To Jurgis the packers had been equivalent to fate; Ostrinski showed him that they were the Beef Trust. They were a gigantic combination of capital, which had crushed all opposition, and overthrown the laws of the land, and was preying upon the people.
– From Upton Sinclair’s The Jungle
A few years ago, the most brilliant and influential person I have ever met was diagnosed with dementia. He was a civil-structural engineer, a harmonica player, a boxer, a dedicated Dashnaktsakan (ARF member) then hamagir (supporter), who loved to read, made the best loligov havgit (fried eggs and tomatoes), and tallied his granddaughter’s swim laps. He was also a muckraker of sorts—our dinner conversations would often be his “investigative journalism” on the Armenian political and social climate of the 1980s through the early 1990s, a tumultuous time which lead to the creation of the current Republic of Armenia. These dinners would finally end with him getting ready for community meetings as he dedicated his finite amount of free time to his infinite love of strengthening San Francisco’s Armenian community.
Since he was a renowned boxer—the champion of Iran, in fact, who qualified for the 1960 Olympic Games—the number of concussions he sustained led this brilliant mind to the progressive decline of his intellectual rigor. It did not, however, stop his passion for all things Armenian, his stubborn dedication to opposing corruption, and telling my sister and me to always question the status quo.

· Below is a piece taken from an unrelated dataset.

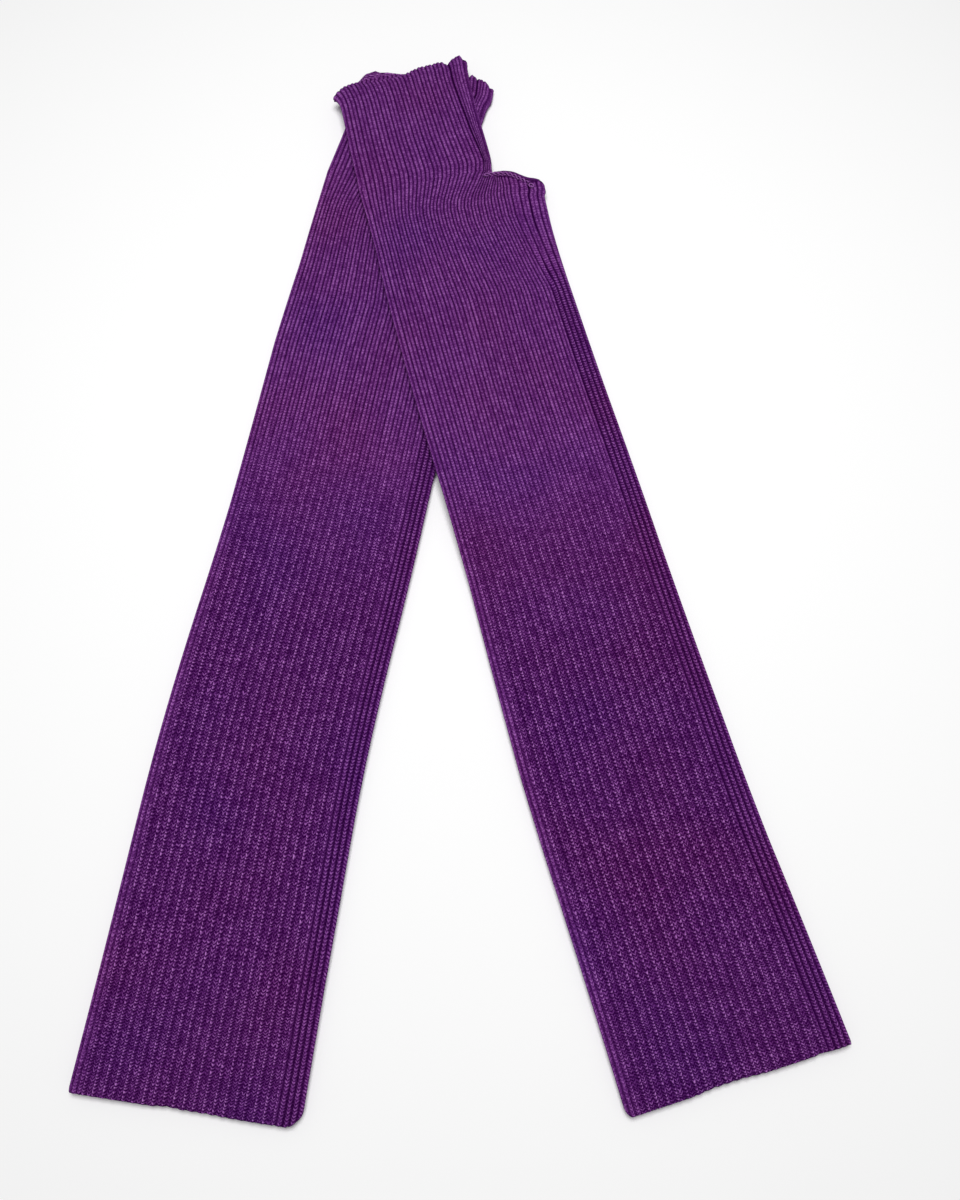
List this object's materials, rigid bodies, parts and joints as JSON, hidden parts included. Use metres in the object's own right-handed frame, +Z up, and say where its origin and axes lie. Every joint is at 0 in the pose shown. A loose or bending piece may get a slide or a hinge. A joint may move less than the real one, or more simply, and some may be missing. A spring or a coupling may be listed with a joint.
{
  "type": "pair of knitted arm warmers",
  "caption": "Long fingerless rib-knit arm warmers with thumb openings, laid flat and crossed near the hands.",
  "frame": {"origin": "on the surface that the pair lies on, below the middle of the pair's outline", "axes": "+Z up from the surface, +Y from the arm ends towards the hand ends, +X towards the arm end of the upper arm warmer"},
  "size_m": [0.2571, 0.4506, 0.0089],
  "materials": {
    "rib_knit": "matte fine-gauge rib knit",
    "cast_off_yarn": "matte chained yarn edge"
  },
  "bodies": {
    "root": {"lower_arm_warmer": "rib_knit", "upper_arm_warmer": "rib_knit", "lower_thumb_edge": "cast_off_yarn", "upper_thumb_edge": "cast_off_yarn"}
  },
  "joints": []
}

He loved reading—often he would read espionage novels on the streetcar to work. He also adored Upton Sinclair—he loved muckrakers and “whistleblowers” who dared to shed light on the injustices of society. While reading Asbarez, he would shake his head and with pride, tell us that at least someone is telling the truth. Other days he would say, “We don’t need an Armenian question, we need an Armenian answer.” Now, as I visit him at a memory care facility, it is hard for him to think of this answer as he faces this final battle: The battle of maintaining his memory. So, with pride and anger, I attempt to give you a couple things to think about—questions that my father would have asked but cannot.
This memory is what came to mind this morning when I read about the unrest in our homeland. Where is our Armenian answer? Muckrakers, where are you?
We watch the beatings of our brothers and sisters in Armenia, the covert business dealings of oligarchs, the duplicity of opposition parties, the busloads of students being shuffled off by the police, and the slow demise of our homeland, and if we speak up or “Rake the muck,” we risk being shunned or trampled in the name of maintaining the truth. While these horrors take place right in front of our eyes, we get blindsided by the extensive events in our communities—the dances, the performances, the games, the cruises, the banquets, and so forth. We in the diaspora have the luxury to pick and choose how vested we wish to be in the collective consciousness of our nation.
Think of the metaphor of the boxer—the one who takes the punches and after being beaten down and down again, stands with his back on the ropes ready to take the beating again. It is a nice, almost clichéd metaphor for what is happening in our homeland.
While we must stand—our backs against the ropes—we must never forget that it is those same beatings that will lead us to eventually forget everything. The Armenian nation can only take so much without suffering any consequences or toxic side effects. Our only hope is that the next generation will be willing and able to bear the same beatings again.